Thursday, October 16, 2008

Pushing Boundaries From Within the Home: Legion of Honor's Women Impressionist Exhibit


At the end of September I attended the Legion of Honor’s (LOH) Women Impressionist exhibit. The exhibit featured the work of four female Impressionist painters known as the “grandes dames” of the Impressionist movement: Berthe Morisot, Marie Bracquemond, Eva Gonzalez and Mary Cassatt. I have always felt a special kinship to these female artists whose paintings I find expressively female. Almost all of their work touches on scenes within the home, mothers and children, or serene colorful landscapes. The exhibit touched on the difference between the male and female Impressionists – how males didn’t have the same social constraints that females faced. The domestic themes of many female Impressionist paintings had nothing to do with what they wanted to paint but what they were able to paint.

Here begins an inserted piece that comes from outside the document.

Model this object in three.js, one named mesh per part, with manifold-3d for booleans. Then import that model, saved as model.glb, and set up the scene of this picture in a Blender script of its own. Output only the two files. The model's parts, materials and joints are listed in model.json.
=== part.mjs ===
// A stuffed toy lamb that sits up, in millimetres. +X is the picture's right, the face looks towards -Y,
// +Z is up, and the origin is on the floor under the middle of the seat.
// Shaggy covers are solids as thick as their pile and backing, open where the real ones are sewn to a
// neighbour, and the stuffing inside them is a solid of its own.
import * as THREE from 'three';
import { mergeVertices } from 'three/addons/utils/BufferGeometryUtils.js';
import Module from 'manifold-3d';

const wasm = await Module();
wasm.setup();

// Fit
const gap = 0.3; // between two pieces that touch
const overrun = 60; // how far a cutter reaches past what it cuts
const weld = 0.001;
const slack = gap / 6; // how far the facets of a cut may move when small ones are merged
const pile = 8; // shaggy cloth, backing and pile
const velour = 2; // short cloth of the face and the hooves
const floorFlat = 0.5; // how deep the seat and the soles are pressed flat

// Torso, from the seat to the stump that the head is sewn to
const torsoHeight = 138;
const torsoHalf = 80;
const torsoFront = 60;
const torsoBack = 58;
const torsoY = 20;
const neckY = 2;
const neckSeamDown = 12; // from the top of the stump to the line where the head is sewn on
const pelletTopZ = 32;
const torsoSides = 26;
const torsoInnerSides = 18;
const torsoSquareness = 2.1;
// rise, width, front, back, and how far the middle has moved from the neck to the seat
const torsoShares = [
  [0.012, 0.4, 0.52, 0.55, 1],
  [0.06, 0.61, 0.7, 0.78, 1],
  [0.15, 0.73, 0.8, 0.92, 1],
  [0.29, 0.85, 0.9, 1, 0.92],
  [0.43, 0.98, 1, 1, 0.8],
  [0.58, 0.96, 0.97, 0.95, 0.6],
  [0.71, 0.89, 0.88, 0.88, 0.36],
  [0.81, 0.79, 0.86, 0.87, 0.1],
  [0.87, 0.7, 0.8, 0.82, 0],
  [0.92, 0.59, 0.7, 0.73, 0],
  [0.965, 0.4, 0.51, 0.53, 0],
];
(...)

Personally, I was very moved by the exhibit. On one level, the art history student inside of me, there is no explanation for being able to see some of your paintings a mere few inches from your face. And on another level, the feminist part of me, I was moved by such a colossal exhibition of female artists. There was a quote of Mary Cassatt’s on the wall that read, “Women should be someone and not something” which I found particularly striking. I felt that if I were to sum up the exhibition in one sentence it would be with that quote. These are women who not only were members of one of the most cataclysmic art movements but they were radical within their identity as female artists as well. These women provided biting social commentary on the role of women through their artwork.

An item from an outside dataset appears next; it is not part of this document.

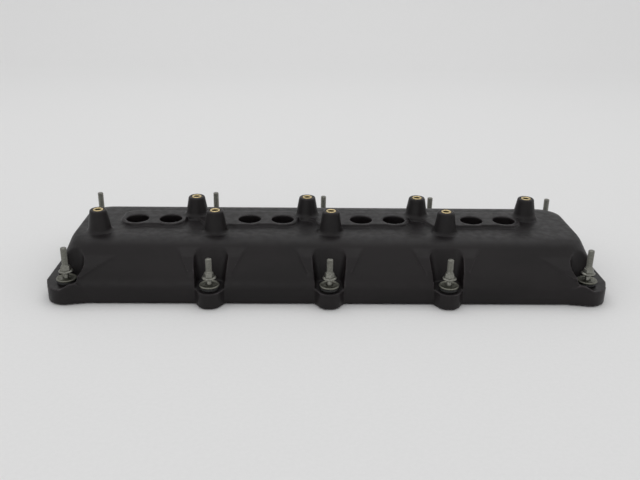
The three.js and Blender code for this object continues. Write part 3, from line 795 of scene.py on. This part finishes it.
class RC_OT_cover_shell(bpy.types.Operator):
    """Build the moulded cover with its pockets, pads, deck, wells and coil towers"""

    bl_idname = "rocker_cover.cover_shell"
    bl_label = "Cover Shell"

    def execute(self, context):
        scene = context.scene
        sizes, bays, towers = scene.rocker_body, scene.rocker_bays, scene.rocker_towers
        flange = lofted("moulded_cover", [
            rounded_ring(shell_high.x, sizes.flange_half_width, sizes.flange_corner, z, steps=12)
            for z in (shell_low.z, sizes.flange_top)
        ])
        joined = [lofted("body", body_rings(sizes))]
        for spread, heights in (
            ([side_pad(sizes, bays, stud) for stud in side_studs],
             (bays.pad_full, bays.pad_fade, bays.pad_gone)),
            ([corner_pad(sizes, bays, stud) for stud in corner_studs],
             (bays.corner_pad_full, bays.corner_pad_fade, bays.corner_pad_gone)),
        ):
            spreads = worked(spread[0], spread[1:], "UNION")
            skin = lofted("pads", pad_rings(sizes, bays.pad_rise, *heights))
            joined.append(worked(skin, [spreads], "INTERSECT"))
        joined += [ear(sizes, bays, stud) for stud in side_studs]
        joined += discs(bays.corner_ear, shell_low.z, sizes.flange_top, corner_studs, 64)
        joined += [corner_fence(sizes, bays, stud) for stud in corner_studs]
        joined += deck_tools(sizes, towers)
        joined += [tower(sizes, towers, point) for point in tower_points]
        cover = worked(flange, joined, "UNION")

        well_foot = seal_low.z
        sleeve_radius = towers.well_radius + towers.well_wall
        under_top = sizes.top_height - PAST
        kept = [side_pocket(sizes, bays, stud, sizes.wall, -PAST) for stud in side_studs]
        kept += [corner_pocket(sizes, bays, p, sizes.wall, -PAST, sizes.top_height) for p in corner_studs]
        kept += discs(sleeve_radius, well_foot, under_top, well_points, 56)
        for left, right in well_pairs():
            web = [(left.x, -sizes.wall / 2), (right.x, -sizes.wall / 2),
                   (right.x, sizes.wall / 2), (left.x, sizes.wall / 2)]
            kept.append(plate(web, well_foot, under_top))
        kept += discs(SCREW_BOSS_RADIUS, baffle_low.z + 0.0015, under_top, screw_points, 32)
        hollow = worked(lofted("hollow", hollow_rings(sizes)), kept, "DIFFERENCE")

        cuts = [hollow, gasket_band(sizes, shell_low.z - PAST, gasket_high.z + SLIP, SLIP)]
        cuts += [side_pocket(sizes, bays, stud, 0.0, sizes.flange_top) for stud in side_studs]
        cuts += [corner_pocket(sizes, bays, p, 0.0, sizes.flange_top, sizes.top_height + sizes.wall)
                 for p in corner_studs]
        cuts += discs(STUD_HOLE_RADIUS, -PAST, sizes.flange_top + PAST, stud_points)
        well_floor = well_foot - PAST
        seat_radius = sleeve_radius - 0.0015
        for p in well_points:
            cuts.append(disc(towers.well_radius, well_floor, sizes.top_height + 0.005, p.x, p.y, 56))
            cuts.append(disc(seat_radius, well_floor, well_foot + towers.seal_depth, p.x, p.y, 56))
        for p in tower_points:
            cuts.append(disc(INSERT_SEAT_RADIUS, insert_low.z - SLIP, insert_high.z + PAST, p.x, p.y))
            cuts.append(disc(INSERT_RELIEF_RADIUS, sizes.top_height + 0.004, insert_low.z, p.x, p.y, 24))
        cuts += discs(SCREW_PILOT_RADIUS, baffle_low.z, sizes.top_height - sizes.wall, screw_points, 20)
        worked(cover, cuts, "DIFFERENCE")
        moulded(cover, sizes.grain_step, sizes.softness, sizes.thinning)
        kept_inside(cover, "cover_shell")
        finished(cover, nylon_finish(scene.rocker_colours), "cover", "cover", "cover_shell")
        return {"FINISHED"}


# ---------------------------------------------------------------- studs and what holds them

def add_thread(mesh, sizes, low, high, segments=20, rows_a_turn=6):
    """A closed threaded rod with chamfered ends."""
    rows = max(2, round((high - low) / sizes.thread_pitch * rows_a_turn))
    root = sizes.thread_radius - sizes.thread_depth
    rings = []
    for row in range(rows + 1):
        z = low + (high - low) * row / rows
        limit = min(sizes.thread_radius, root + 0.0001 + min(z - low, high - z))
        points = []
        for i in range(segments):
            turn = i / segments
            phase = (z / sizes.thread_pitch - turn) % 1.0
            crest = min(1.0, max(0.0, 1.25 - 2.5 * abs(phase - 0.5)))
            radius = min(limit, root + sizes.thread_depth * crest)
            points.append(around(radius, 2 * math.pi * turn, z))
        rings.append(points)
    add_skin(mesh, rings)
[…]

I think Berthe Morisot’s “Portrait of Artist’s Mother and Sister” was one of the most telling paintings in the exhibition. The painting presents the mother and sister of the artist sitting peacefully in the home. However there are these undertones of confinement that I strongly felt. The two figures seem cramped within the composition, as if there isn’t enough space, the mother’s black dress overflowing and dominating the bottom corner of the frame. The framing of a painting cuts through the sister’s head in an almost sinister and violent way. The bodies overlap each other and one can barely make out the end of a coffee table as it creeps its way into the painting. Perhaps Morisot isn’t just expressing the contemporary female’s confinement within the home but also the universal limitations for women that have carried over to this day. How many times have I felt limited? Not knowledgeable enough or not strong enough? How many times have I felt judged or taken lightly because I’m a 5’2 19 year old female? But then again perhaps I’m just over dramatic. I can vote, I can be a CEO of a company, choose my own husband, walk out in public with my thighs showing, and if not at least I can make a lot of money by suing the people who deny me those rights. When Berthe Morisot died the occupation on her death certificate read: None.

If I were to make an impact on the world my only wish would be that my death certificate reflect that.